I even produced evidence of the logic of raising a turkey in the city having long ago raised half a dozen ducklings. After starring in an advertisement, they enjoyed regular swims in my bath and lived in a cosy box under a warming light, before moving to a friend’s lifestyle block.
Eventually, we concluded the chick had tumbled from our house paddock, off the retaining wall and into our parking area.
As if to back-up our theory, a turkey hen with a chick mooched into view in the house paddock. We returned the lost sibling, having got the okay from the cameraman. He looked relieved.
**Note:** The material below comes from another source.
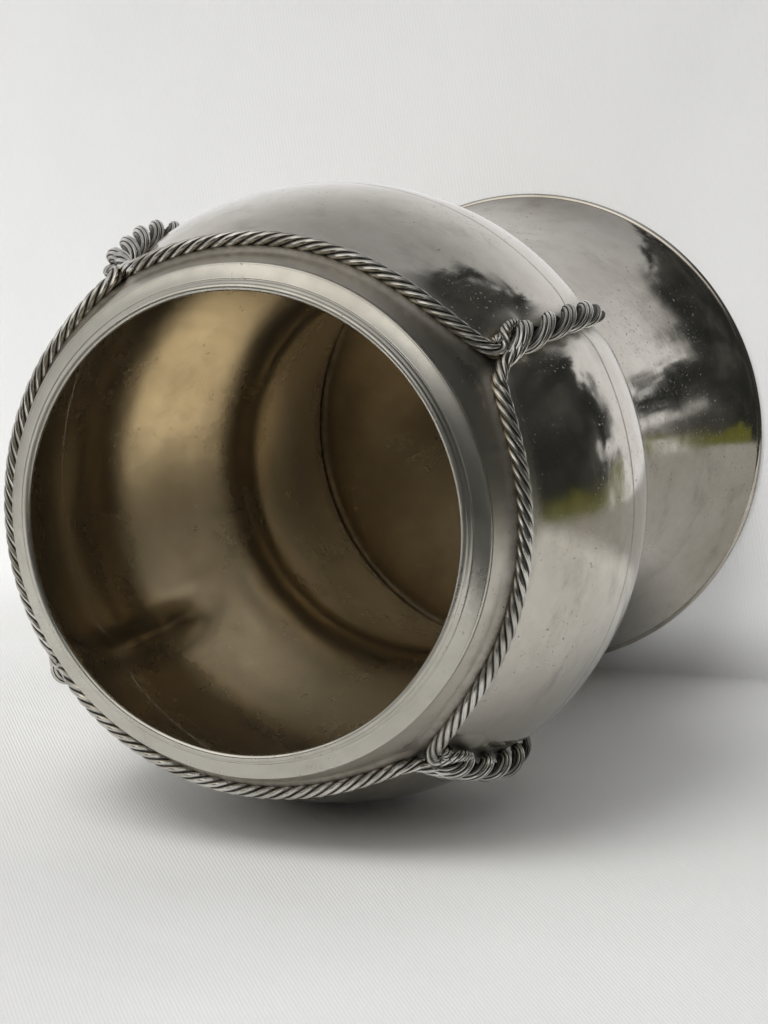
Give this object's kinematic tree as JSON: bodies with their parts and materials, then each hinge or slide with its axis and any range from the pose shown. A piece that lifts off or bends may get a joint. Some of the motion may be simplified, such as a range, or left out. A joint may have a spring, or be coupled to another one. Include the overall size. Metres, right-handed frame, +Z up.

Two hours later, after waved our guests goodbye, the farmer spotted another turkey chick in our garden. Now we concluded the hen had camped here overnight, before being frightened away by a vehicle. Again we tracked down the hen and returned her youngster.
Then I came upon a turkey sitting atop day-old chicks - on the road. I scared her from this ridiculous spot and into a paddock.
And finally I picked up a nest on the roadside, presuming that it had been blown from a tree by the brutal winds we’re enduring. Its outer shell was composed of pale green moss, while the interior was cosily insulated with sheep’s wool.The bird that built this exquisite nest was far from foolish. Like many homeowners who this year have fallen victim to the vicious whims of Mother Nature, this bird was merely unlucky.